— Begin PROVIDED MATERIAL —

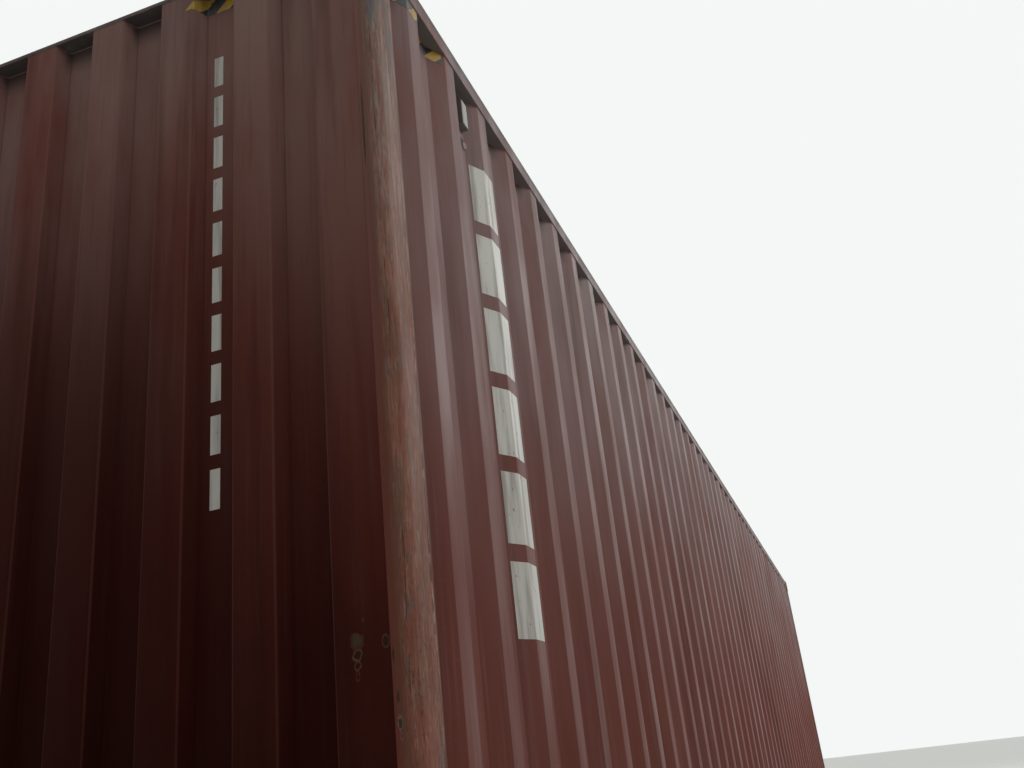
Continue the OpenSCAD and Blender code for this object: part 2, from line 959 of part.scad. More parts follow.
// a sheet with level folds between the four tubes of its leaf
module door_panel_left() {
    wide = leaf_outer_y - leaf_inner_y - 2 * stile_width;
    middle = (leaf_outer_y + leaf_inner_y) / 2;
    path = fold_path(fold_first, fold_pitch, door_fold_slope, door_fold_floor, 0, door_fold_depth, door_folds);
    outline = sheet_outline(
        leaf_panel_bottom, leaf_panel_top, 0, path, door_sheet,
        -bend_shift(door_sheet, door_fold_slope, door_fold_depth)
    );
    color("#713730")
        translate([door_sheet_face, -middle, 0])
            along_y(wide)
                polygon([for (point = outline) [-point[1], point[0]]]);
}

module door_panel_right() {
    on_right()
        door_panel_left();
}

module door_gaskets() {
    start = leaf_face - gasket_depth - (leaf_depth - gasket_depth) / 2;
    color("#1c1c1c")
        both_sides() {
            box([start, -rear_post_inner_y, sill_top], [start + gasket_depth, -leaf_outer_y, header_bottom]);
            box([start, -leaf_inner_y, sill_top], [start + gasket_depth, 0, header_bottom]);
            box([start, -leaf_outer_y, sill_top], [start + gasket_depth, -leaf_inner_y, leaf_bottom]);
            box([start, -leaf_outer_y, leaf_top], [start + gasket_depth, -leaf_inner_y, header_bottom]);
        }
}

// locking gear

// a hub on the bar and the lug that reaches into the keeper, towards the middle of the container
module cam(level) {
    translate([0, 0, level - cam_height / 2])
        difference() {
            union() {
                cylinder(r = cam_hub_radius, h = cam_height, $fn = round_steps);
                translate([-cam_thickness / 2, 0, 0])
                    cube([cam_thickness, cam_reach, cam_height]);
            }
            translate([0, 0, -cut])
                cylinder(r = bar_radius - bar_wall, h = cam_height + 2 * cut, $fn = round_steps);
        }
}

module locking_bar(level_y) {
    translate([bar_x, -level_y, 0]) {
        difference() {
            translate([0, 0, bar_bottom])
                cylinder(r = bar_radius, h = bar_top - bar_bottom, $fn = round_steps);
            translate([0, 0, bar_bottom - cut])
                cylinder(r = bar_radius - bar_wall, h = bar_top - bar_bottom + 2 * cut, $fn = round_steps);
        }
        cam(lower_cam_level);
        cam(upper_cam_level);
    }
}

module locking_bars() {
    color("#7a4a42")
        both_sides() {
            locking_bar(outer_bar_y);
            locking_bar(inner_bar_y);
        }
}

// a ring around the bar on a foot that sits on the leaf at the given face
module bar_bracket(level_y, level, face) {
    translate([bar_x, -level_y, level - bracket_height / 2])
        difference() {
            union() {
                cylinder(r = ring_radius, h = bracket_height, $fn = round_steps);
                translate([face - bar_x, -bracket_foot_width / 2, 0])
                    cube([bracket_foot_thickness, bracket_foot_width, bracket_height]);
                translate([face - bar_x, -ring_radius, 0])
                    cube([bar_x - face, 2 * ring_radius, bracket_height]);
            }
            translate([0, 0, -cut])
                cylinder(r = bar_radius + bar_fit, h = bracket_height + 2 * cut, $fn = round_steps);
        }
}

module bar_brackets() {
    color("#6a332c")
        both_sides()
            for (level_y = [outer_bar_y, inner_bar_y]) {
                bar_bracket(level_y, leaf_bottom + leaf_rail_height / 2, leaf_face);
                bar_bracket(level_y, leaf_panel_bottom + fold_pitch, door_sheet_face);
                bar_bracket(level_y, leaf_panel_bottom + (door_folds - 1) * fold_pitch, door_sheet_face);
                bar_bracket(level_y, leaf_top - leaf_rail_height / 2, leaf_face);
            }
}

// a base plate with two arms that take the cam's lug between them
module keeper(level_y, level) {
    high = keeper_inside + 2 * keeper_arm;
    translate([header_face, -level_y + cam_hub_radius + cam_gap, level - high / 2]) {
        cube([keeper_base, keeper_width, high]);
        cube([keeper_reach, keeper_width, keeper_arm]);
        translate([0, 0, high - keeper_arm])
            cube([keeper_reach, keeper_width, keeper_arm]);
        translate([keeper_reach - keeper_base, keeper_width - keeper_arm, 0])
            cube([keeper_base, keeper_arm, high]);
    }
}

module cam_keepers() {
    color("#6a332c")
        both_sides()
            for (level_y = [outer_bar_y, inner_bar_y]) {
                keeper(level_y, lower_cam_level);
                keeper(level_y, upper_cam_level);
            }
}

// a lever on a hub around the bar, and the catch on the leaf that holds its end
module handle(level_y, level, turn) {
    lever_x = ring_radius - handle_thickness;
    catch_y = handle_length - bracket_foot_width / 2;
    sheet_x = door_sheet_face - bar_x;
    shelf = handle_thickness;
    translate([bar_x, -level_y, level])
        mirror([0, turn < 0 ? 1 : 0, 0]) {
            difference() {
                union() {
                    translate([0, 0, -handle_height / 2])
                        cylinder(r = ring_radius, h = handle_height, $fn = round_steps);
                    translate([lever_x, 0, -handle_height / 2])
                        cube([handle_thickness, handle_length, handle_height]);
                }
                translate([0, 0, -handle_height / 2 - cut])
                    cylinder(r = bar_radius + bar_fit, h = handle_height + 2 * cut, $fn = round_steps);
            }
            translate([sheet_x, catch_y - bracket_foot_width / 4, -handle_height / 2 - shelf]) {
                cube([bracket_foot_thickness, bracket_foot_width / 2, handle_height + 2 * shelf]);
                cube([ring_radius - sheet_x + shelf, bracket_foot_width / 2, shelf]);
                translate([ring_radius - sheet_x + bar_fit, 0, 0])
                    cube([shelf - bar_fit, bracket_foot_width / 2, handle_height]);
            }
        }
}

module door_handles() {
    color("#6a332c")
        both_sides() {
            handle(outer_bar_y, handle_level + handle_offset / 2, 1);
            handle(inner_bar_y, handle_level - handle_offset / 2, -1);
        }
}

// hinges

module at_hinges() {
    both_sides()
        for (i = [0 : hinge_count - 1])
            translate([hinge_x, -hinge_y, leaf_bottom + hinge_end_distance + i * hinge_step])
                children();
}

module hinge_bore(high) {
    cylinder(d = hinge_pin + 2 * hinge_fit, h = high, $fn = round_steps);
}

module hinge_lug_pair() {
    for (level = [-hinge_height / 2 - hinge_gap - hinge_lug, hinge_height / 2 + hinge_gap])
        translate([0, 0, level])
            difference() {
                union() {
                    cylinder(r = hinge_eye_radius, h = hinge_lug, $fn = round_steps);
                    translate([rear_post_face - hinge_x, -hinge_eye_radius, 0])
                        cube([hinge_x - rear_post_face, 2 * hinge_eye_radius, hinge_lug]);
                }
                translate([0, 0, -cut])
                    hinge_bore(hinge_lug + 2 * cut);
            }
}

module hinge_lugs() {
    color("#6a332c")
        at_hinges()
            hinge_lug_pair();
}

// the blade runs from its eye past the gap and steps back onto the leaf's upright tube
module hinge_blade_piece() {
    outer_x = hinge_eye_radius;
    foot_x = leaf_face - hinge_x;
    step_y = hinge_y - leaf_outer_y + hinge_blade;
    foot_y = hinge_y - leaf_outer_y + hinge_foot;
    translate([0, 0, -hinge_height / 2])
        difference() {
            union() {
                cylinder(r = hinge_eye_radius, h = hinge_height, $fn = round_steps);
                linear_extrude(hinge_height)
                    polygon([
                        [outer_x - hinge_blade, 0], [outer_x, 0], [outer_x, step_y + hinge_blade],
                        [foot_x + hinge_blade, step_y + hinge_blade], [foot_x + hinge_blade, foot_y],
                        [foot_x, foot_y], [foot_x, step_y], [outer_x - hinge_blade, step_y]
                    ]);
            }
            translate([0, 0, -cut])
                hinge_bore(hinge_height + 2 * cut);
        }
}

module hinge_blades() {
    color("#6a332c")
        at_hinges()
            hinge_blade_piece();
}

module hinge_pins() {
    reach = hinge_height / 2 + hinge_gap + hinge_lug;
    color("#8c8c88")
        at_hinges() {
            translate([0, 0, -reach])
                cylinder(d = hinge_pin, h = 2 * reach + hinge_head_height, $fn = round_steps);
            translate([0, 0, reach])
                cylinder(r = hinge_head_radius, h = hinge_head_height, $fn = round_steps);
        }
}

// ventilators

// a moulded cover that fills a recess of the side wall, with slots open downwards
module ventilator() {
    near = (side_pitch - side_fold) / 2;
    spread = side_slope * vent_depth / side_depth;
    slot_step = vent_height / 5;
    difference() {
        linear_extrude(vent_height)
            polygon([
                [-near + vent_fit, 0], [near - vent_fit, 0],
                [near - vent_fit + spread, -vent_depth], [-near + vent_fit - spread, -vent_depth]
            ]);
        for (i = [1 : 4])
            translate([-near, -vent_depth - cut, i * slot_step - vent_slot / 2])
                cube([2 * near, vent_slot_depth + cut, vent_slot]);
    }
}

module ventilators() {
    recess_middle = side_first + (side_pitch + side_fold) / 2;
    near_rear = recess_middle + (side_ridges - 3) * side_pitch;
    near_front = recess_middle + side_pitch;
    level = wall_top - vent_drop - vent_height;
    recess_y = half_width - side_setback - side_depth;
    color("#5a2d27") {
        translate([near_rear, -recess_y, level])
            ventilator();
        on_right()
            translate([near_front, -recess_y, level])
                ventilator();
    }
}

casting_front_left_bottom();
casting_front_right_bottom();
casting_front_left_top();
casting_front_right_top();
casting_rear_left_bottom();
casting_rear_right_bottom();
casting_rear_left_top();
casting_rear_right_top();
front_post_left();
front_post_right();
rear_post_left();
rear_post_right();
front_top_rail();
front_bottom_rail();
door_header();
door_sill();
top_rail_left();
top_rail_right();
bottom_rail_left();
bottom_rail_right();
front_wall();
side_wall_left();
side_wall_right();
roof_panel();
roof_end_plates();
crossmembers();
tunnel_outriggers();
tunnel_plate();
tunnel_rails();
floor_boards();
floor_centre_rail();
door_frame_left();
door_frame_right();
door_panel_left();
door_panel_right();
door_gaskets();
locking_bars();
bar_brackets();
cam_keepers();
door_handles();
hinge_lugs();
hinge_blades();
hinge_pins();
ventilators();
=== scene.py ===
"""Looks for a forty foot high cube dry freight container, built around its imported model.

Lengths are in millimetres, in the model's own frame: X runs along the container from its
closed front end to its doors, Y across it, and Z up from the ground. Left is the -Y side.
Meshes and shader positions are in metres.
"""

import bisect
import functools
import itertools
import logging
import math
import random
from collections.abc import Callable, Iterable, Mapping, Sequence
from dataclasses import dataclass, field, replace
from enum import Enum
from typing import Any, NamedTuple

import bmesh
import bpy
from mathutils import Matrix, Vector


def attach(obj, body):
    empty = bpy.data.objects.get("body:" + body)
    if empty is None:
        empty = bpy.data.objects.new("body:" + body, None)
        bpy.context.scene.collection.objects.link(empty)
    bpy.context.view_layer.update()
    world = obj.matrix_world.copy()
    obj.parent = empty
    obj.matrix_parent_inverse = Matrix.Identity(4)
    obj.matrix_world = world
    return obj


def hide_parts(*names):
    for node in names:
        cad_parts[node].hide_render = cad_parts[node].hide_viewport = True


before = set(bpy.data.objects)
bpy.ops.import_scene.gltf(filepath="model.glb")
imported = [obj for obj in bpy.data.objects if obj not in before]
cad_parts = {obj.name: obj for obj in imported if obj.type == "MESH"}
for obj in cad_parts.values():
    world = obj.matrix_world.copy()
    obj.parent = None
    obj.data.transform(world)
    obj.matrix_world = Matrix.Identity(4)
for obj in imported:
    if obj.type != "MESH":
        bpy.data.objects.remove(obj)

Pair = tuple[float, float]
Point = tuple[float, float, float]
Colour = tuple[float, float, float, float]
Socket = bpy.types.NodeSocket
# a mask, and the colour that shows where it is 1
Coat = tuple[Socket, Socket | Colour]
# a height mask and its depth
Relief = tuple[Socket, float]

LOG = logging.getLogger("container")
BODY = "root"
METRE = 1000.0
OPAQUE = 1.0
SEED = 40
# places of the inputs and the output that a Mix node has for colours
MIX_FACTOR, MIX_UNDER, MIX_OVER, MIX_RESULT = 0, 6, 7, 2


class Way(Enum):
    """A way along one axis, as that axis's sign."""

    @property
    def word(self) -> str:
        """Its name as the model's nodes have it."""
        return self.name.lower()


class Side(Way):
    """The two long sides of the container, as the sign of Y."""

    LEFT = -1
    RIGHT = 1


class End(Way):
    """The two ends of the container, as the sign of X."""

    FRONT = -1
    REAR = 1


def linear(shade: str) -> Colour:
    """Turn an sRGB hex colour into linear light.

    Args:
        shade: The colour as "#rrggbb".

    Returns:
        The linear red, green and blue, and full opacity.
    """
    parts = [int(shade[i : i + 2], 16) / 255 for i in (1, 3, 5)]
    light = [p / 12.92 if p <= 0.04045 else ((p + 0.055) / 1.055) ** 2.4 for p in parts]
    return (light[0], light[1], light[2], OPAQUE)


# Materials


@dataclass(frozen=True)
class Patches:
    """Random patches of one size, as weather and wear leave them.

    The size is along X, Y and Z. The noise level at which a patch starts and the one at
    which it is full set how much of the surface is covered.
    """

    size: Point
    start: float
    full: float
    strength: float = 1.0
    detail: float = 4.0


@dataclass(frozen=True)
class Spots:
    """Scattered chips: spacing of the places for one, radius, and share of places taken."""

    spacing: float
    radius: float
    share: float


@dataclass(frozen=True)
class Mark:
    """One chip at a known place: its middle and half sizes in X, Y and Z.

    The rim is the colour of the torn paint around it, and the core, if it has one, that
    of what shows inside. The outline is the more broken the more ragged it is.
    """

    # X of the front end, and how deep a mark reaches there, past ridge and recess
    END, END_REACH = -6091.0, 300.0

    middle: Point
    half: Point
    rim: str
    core: str | None = None
    ragged: float = 0.5

    @classmethod
    def on_end(cls, middle: Pair, half: Pair, *looks: Any) -> "Mark":
        """Place a mark on the front end by its Y and Z."""
        return cls((cls.END, *middle), (cls.END_REACH, *half), *looks)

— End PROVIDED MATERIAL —

Within the material above, extract exactly the lines that start at the line containing "casting_front_left_bottom();" and stop after the line containing "for node in", and only those.

casting_front_left_bottom();
casting_front_right_bottom();
casting_front_left_top();
casting_front_right_top();
casting_rear_left_bottom();
casting_rear_right_bottom();
casting_rear_left_top();
casting_rear_right_top();
front_post_left();
front_post_right();
rear_post_left();
rear_post_right();
front_top_rail();
front_bottom_rail();
door_header();
door_sill();
top_rail_left();
top_rail_right();
bottom_rail_left();
bottom_rail_right();
front_wall();
side_wall_left();
side_wall_right();
roof_panel();
roof_end_plates();
crossmembers();
tunnel_outriggers();
tunnel_plate();
tunnel_rails();
floor_boards();
floor_centre_rail();
door_frame_left();
door_frame_right();
door_panel_left();
door_panel_right();
door_gaskets();
locking_bars();
bar_brackets();
cam_keepers();
door_handles();
hinge_lugs();
hinge_blades();
hinge_pins();
ventilators();
=== scene.py ===
"""Looks for a forty foot high cube dry freight container, built around its imported model.

Lengths are in millimetres, in the model's own frame: X runs along the container from its
closed front end to its doors, Y across it, and Z up from the ground. Left is the -Y side.
Meshes and shader positions are in metres.
"""

import bisect
import functools
import itertools
import logging
import math
import random
from collections.abc import Callable, Iterable, Mapping, Sequence
from dataclasses import dataclass, field, replace
from enum import Enum
from typing import Any, NamedTuple

import bmesh
import bpy
from mathutils import Matrix, Vector


def attach(obj, body):
    empty = bpy.data.objects.get("body:" + body)
    if empty is None:
        empty = bpy.data.objects.new("body:" + body, None)
        bpy.context.scene.collection.objects.link(empty)
    bpy.context.view_layer.update()
    world = obj.matrix_world.copy()
    obj.parent = empty
    obj.matrix_parent_inverse = Matrix.Identity(4)
    obj.matrix_world = world
    return obj


def hide_parts(*names):
    for node in names:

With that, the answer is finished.